▶ _Challenge_
Produce the listing below again, exactly as shown.

Start Data records

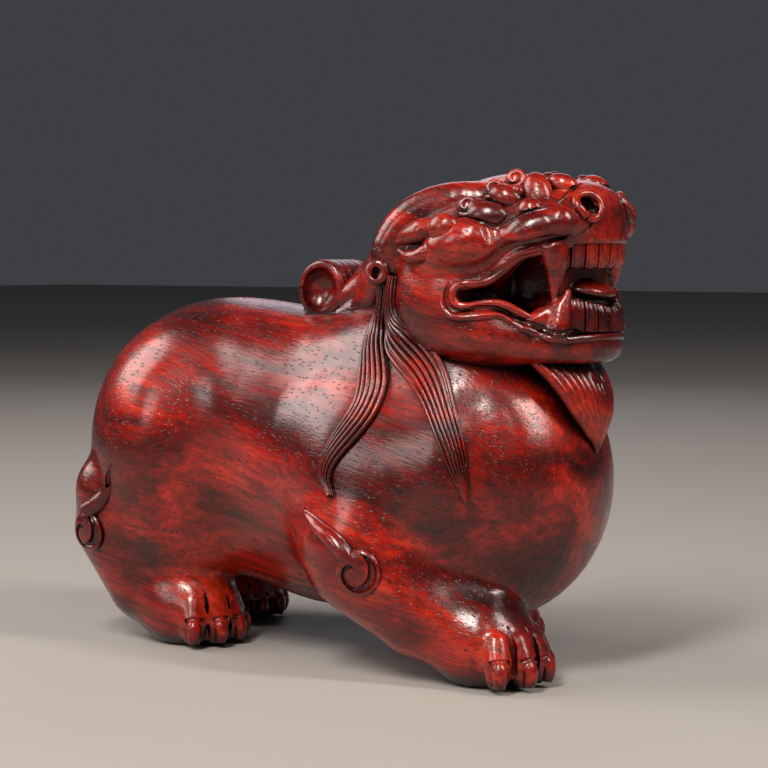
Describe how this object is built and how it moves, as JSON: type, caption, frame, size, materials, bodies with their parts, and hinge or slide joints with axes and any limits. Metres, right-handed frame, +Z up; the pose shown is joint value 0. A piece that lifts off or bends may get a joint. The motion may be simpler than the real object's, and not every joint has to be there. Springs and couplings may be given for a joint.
{
  "type": "carved pixiu figure",
  "caption": "Carved wooden pixiu, a lion-like guardian beast, walking on its paws with its head raised and its mouth open; a small desk ornament.",
  "frame": {"origin": "on the surface that the figure stands on, under the middle of its bounding box", "axes": "+X towards the head, +Y towards the figure's left side, +Z up"},
  "size_m": [0.1032, 0.0534, 0.0783],
  "materials": {
    "rosewood": "polished red rosewood with dark grain and small open pores"
  },
  "bodies": {
    "root": {"figure": "rosewood"}
  },
  "joints": []
}
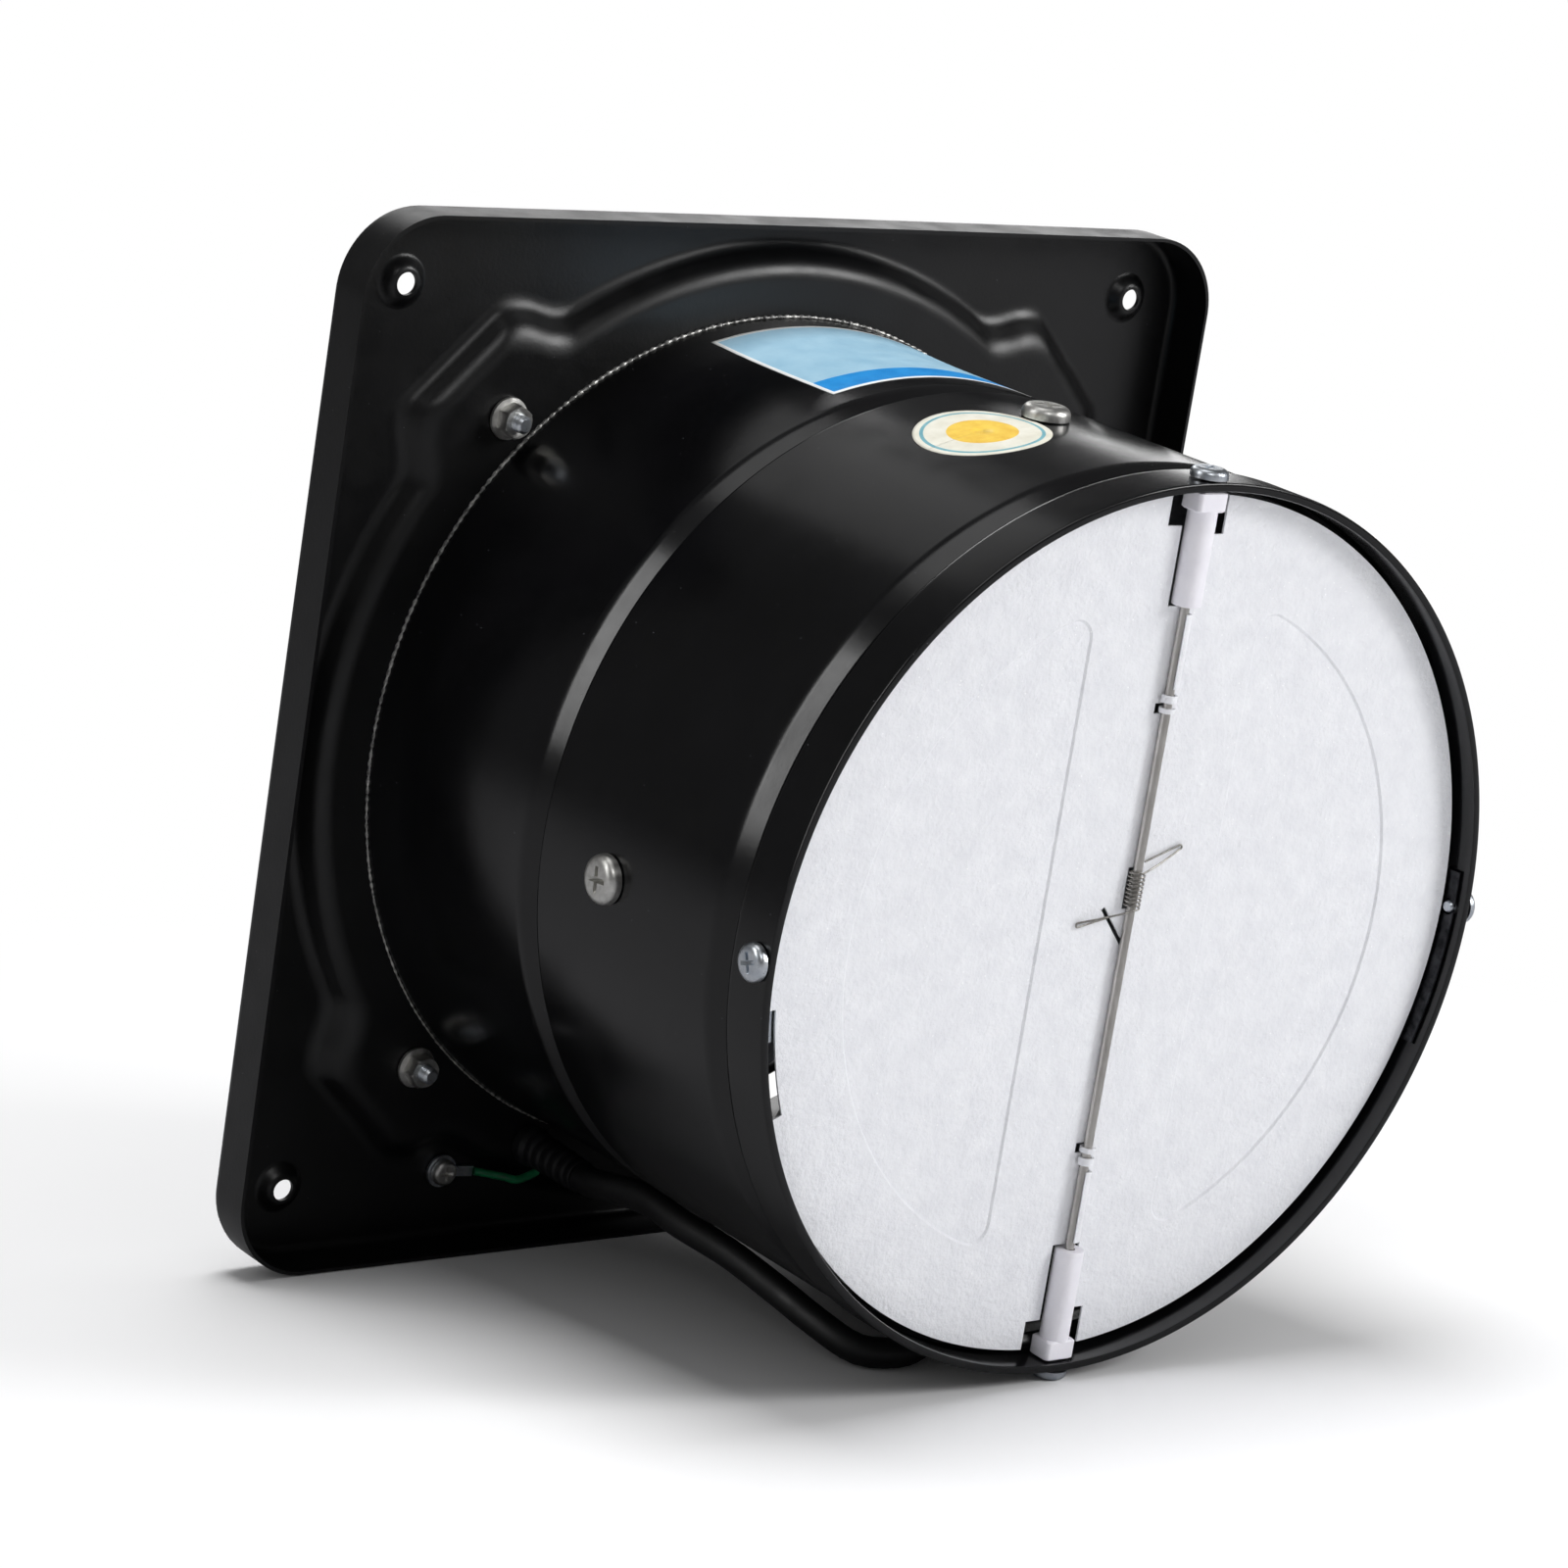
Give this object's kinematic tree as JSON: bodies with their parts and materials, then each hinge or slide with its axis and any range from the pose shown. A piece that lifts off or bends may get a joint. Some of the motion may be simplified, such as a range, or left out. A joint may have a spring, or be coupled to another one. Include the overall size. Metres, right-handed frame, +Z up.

End Data records

▶ _Response for this exercise_
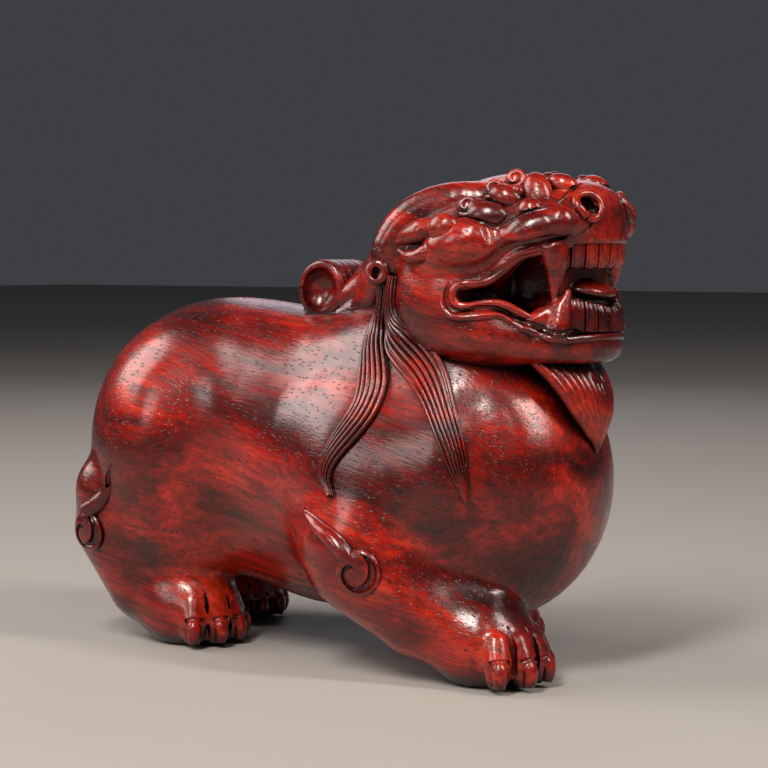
Describe how this object is built and how it moves, as JSON: type, caption, frame, size, materials, bodies with their parts, and hinge or slide joints with axes and any limits. Metres, right-handed frame, +Z up; the pose shown is joint value 0. A piece that lifts off or bends may get a joint. The motion may be simpler than the real object's, and not every joint has to be there. Springs and couplings may be given for a joint.
{
  "type": "carved pixiu figure",
  "caption": "Carved wooden pixiu, a lion-like guardian beast, walking on its paws with its head raised and its mouth open; a small desk ornament.",
  "frame": {"origin": "on the surface that the figure stands on, under the middle of its bounding box", "axes": "+X towards the head, +Y towards the figure's left side, +Z up"},
  "size_m": [0.1032, 0.0534, 0.0783],
  "materials": {
    "rosewood": "polished red rosewood with dark grain and small open pores"
  },
  "bodies": {
    "root": {"figure": "rosewood"}
  },
  "joints": []
}
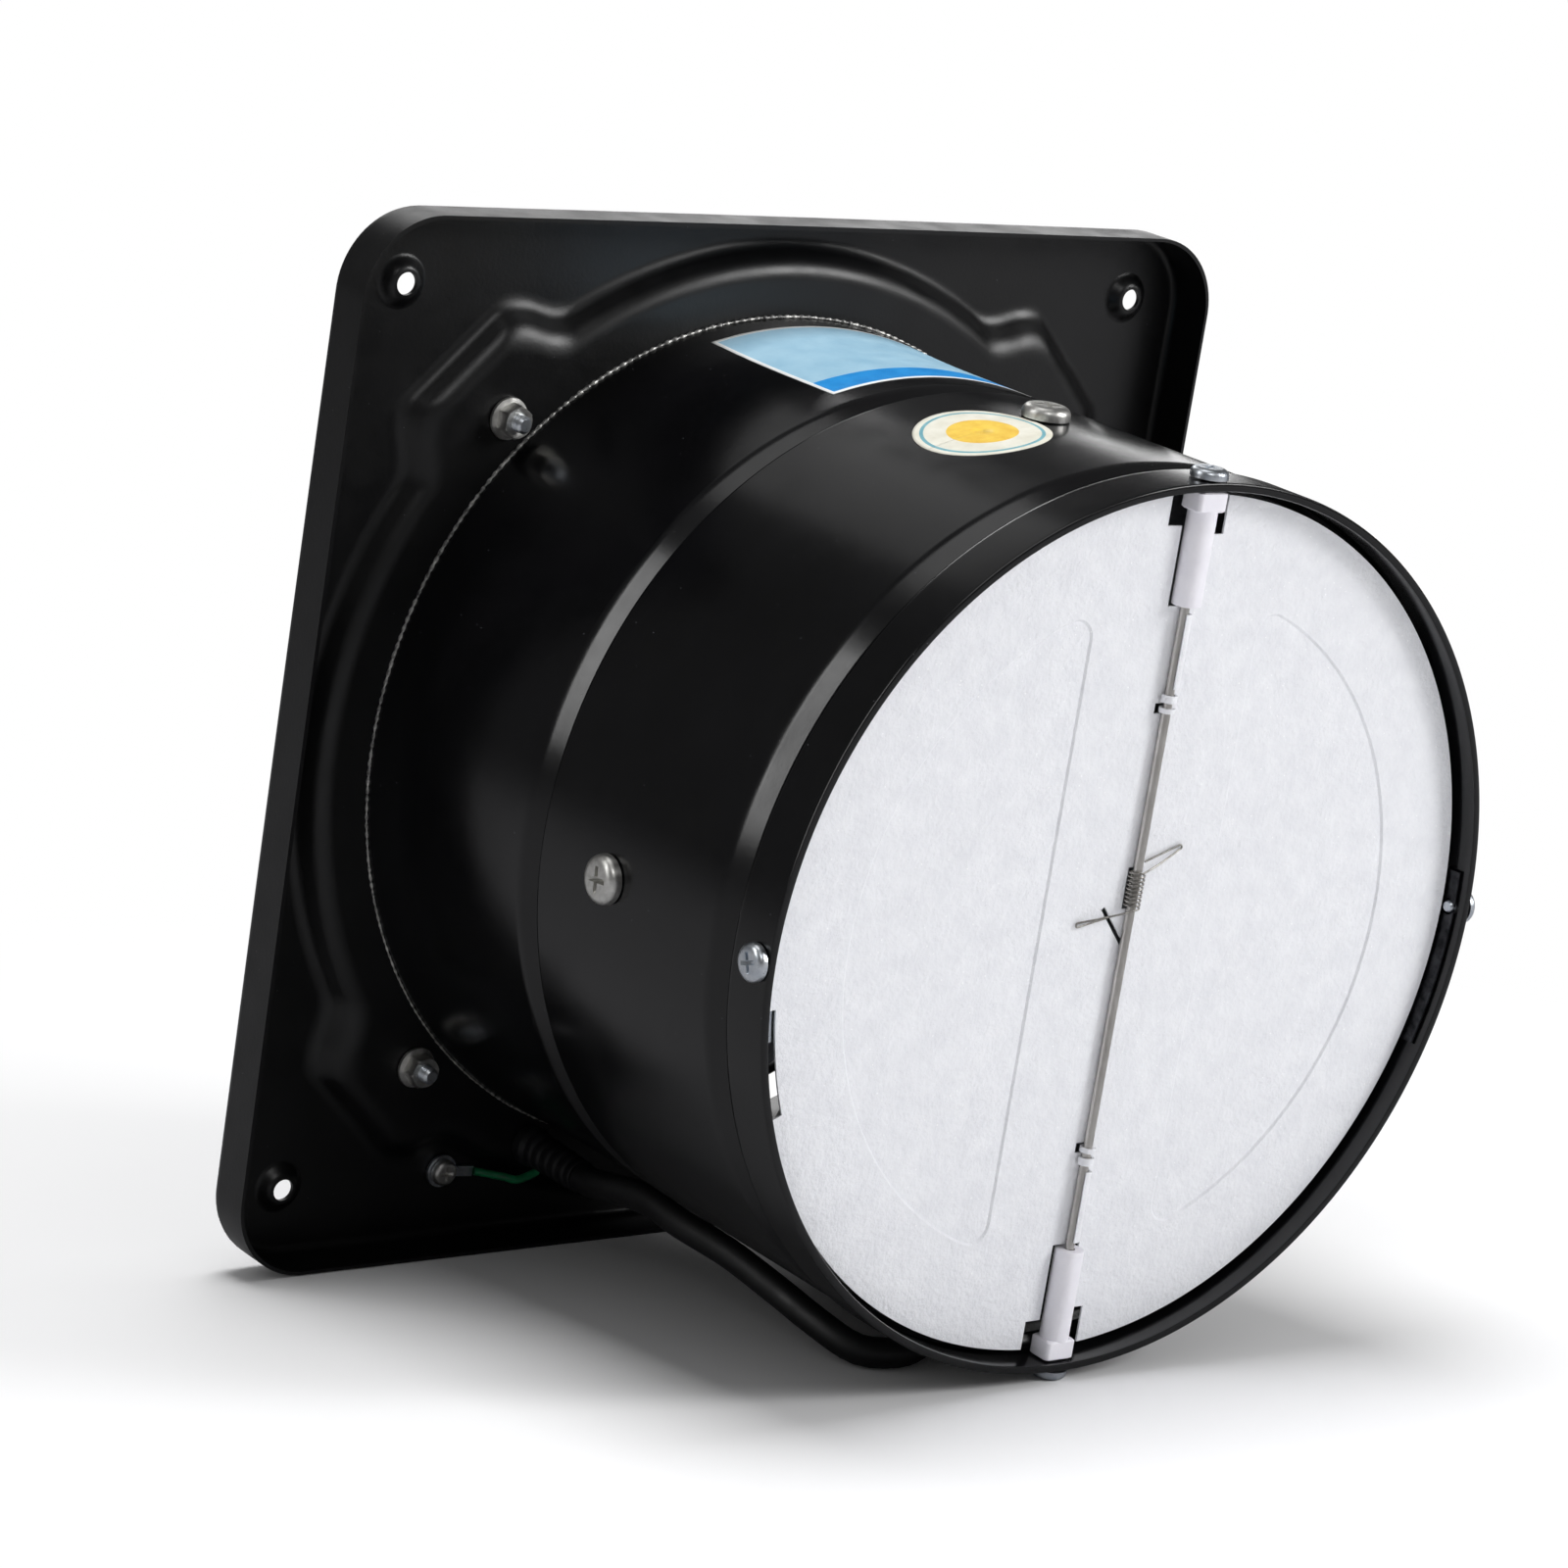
Give this object's kinematic tree as JSON: bodies with their parts and materials, then each hinge or slide with its axis and any range from the pose shown. A piece that lifts off or bends may get a joint. Some of the motion may be simplified, such as a range, or left out. A joint may have a spring, or be coupled to another one. Include the overall size. Metres, right-handed frame, +Z up.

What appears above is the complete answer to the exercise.